Stack Overflow's question volume has been falling since ChatGPT went public in November 2022 (OpenAI). The site that trained a generation of developers, and most of the AI tools those developers now use, is slowly emptying out.
In October 2023, Stack Overflow laid off 28% of its staff (Stack Overflow Blog). CEO Prashanth Chandrasekar framed it as a restructuring toward profitability. Everyone in the industry understood the real cause. Traffic was down. The thing causing it was sitting in every developer's browser tab.
This is not another "AI killed Stack Overflow" piece. That take is everywhere and it misses the actual problem. The interesting part is the feedback loop, and it points somewhere uncomfortable for the AI industry itself.
The conventional story, and what it misses
The popular version goes like this. Developers used to paste error messages into Google and land on a Stack Overflow thread. Now they paste the same error into ChatGPT, Claude, or Copilot and get a direct answer. Why click through to a forum, risk a condescending comment, and wait for a human when a model answers in two seconds?
That part is true. It explains the traffic drop. It does not explain why the people building the AI should be worried.
The seed corn problem
Here is the part most coverage skips. Every large language model trained on internet text consumed a huge amount of Stack Overflow.

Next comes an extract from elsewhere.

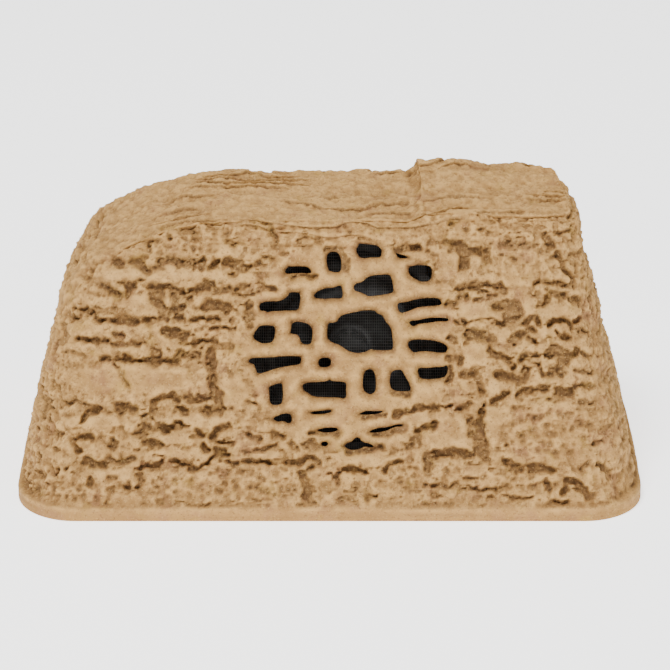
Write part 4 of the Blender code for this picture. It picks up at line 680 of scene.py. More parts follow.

The site's archive of voted, edited, human-reviewed answers is one of the highest-quality programming datasets in existence. It is the reason an AI can answer your Python error at all.
Now run the loop forward. AI tools answer questions directly. Developers stop posting on Stack Overflow. The archive stops growing. The next round of models trains on a corpus that is increasingly old, increasingly stale, and missing everything that happened after 2022.
When you train an AI on data generated by another AI, quality degrades. Researchers proved this formally. Shumailov and colleagues showed that models trained on model-generated output collapse over generations, losing the long tail of real human knowledge and drifting toward a narrow average (Nature, 2024). They call it model collapse. The mechanism is simple. Synthetic data amplifies the most common patterns and erases the rare ones. After enough rounds, the model forgets how humans actually write and solve problems.
Stack Overflow's slow death is the input side of that collapse.
What Stack Overflow tried
To its credit, Stack Overflow did not just watch. In late 2022 the community banned AI-generated answers, because ChatGPT responses looked plausible but were frequently wrong and were flooding the review queues (Meta Stack Overflow). The site then flipped the strategy. In 2024 it signed a data-licensing partnership with OpenAI, getting paid for the archive AI companies had been scraping for free (Stack Overflow Blog). It opened an API for programmatic access to its data and started charging commercial users for it (Stack Exchange API).
The logic was reasonable. If AI was going to eat the archive, Stack Overflow might as well get paid for the meal. But it does not solve the core issue. Licensing old data does not create new data. And the flow of new human answers is exactly what is drying up.
Why this matters for developers
If you build software, you have already noticed something. The AI tools are good at the common cases. They nail the top questions because those were answered a thousand times on Stack Overflow before 2022. Ask about something newer, a library released last month, or an obscure flag in a recent framework version, and the model gets vague. It hallucinates. It confuses versions. It gives you an answer that was correct two years ago and is wrong now.
That gap is the archive gap. It will widen as the human pipeline shrinks. The models that impressed everyone in 2023 and 2024 were trained on a living, growing Stack Overflow. The models shipping in 2026 and 2027 will be trained on a shrinking one.
You can verify the trend yourself. The Stack Exchange Data Explorer lets anyone run SQL queries against the live database, and the numbers on question volume and accepted answers are public (Stack Exchange Data Explorer).
So what replaces it?
The honest answer is that nobody knows yet. Some signal is moving to Discord and Slack communities, which are closed and unsearchable, so they cannot train models at all. Some goes to GitHub issues and discussions, which are messier and more project-specific. A small fraction still goes to Stack Overflow, but the velocity is a fraction of what it was.
The result is a slow-motion version of a problem the web has faced before. Encyclopedic human knowledge gets centralized in one place, that place gets valuable enough to scrape, the scraping removes the incentive to contribute, and the place decays. Wikipedia survived because editing is its own culture. Stack Overflow's value was always the answers, and the answers are exactly what the AI took.
If you want the AI tools to keep getting better, the health of the human knowledge sources they train on is your problem too. Answer a question publicly once in a while. The model that copies your answer in three years will thank you, in its own average, increasingly synthetic way.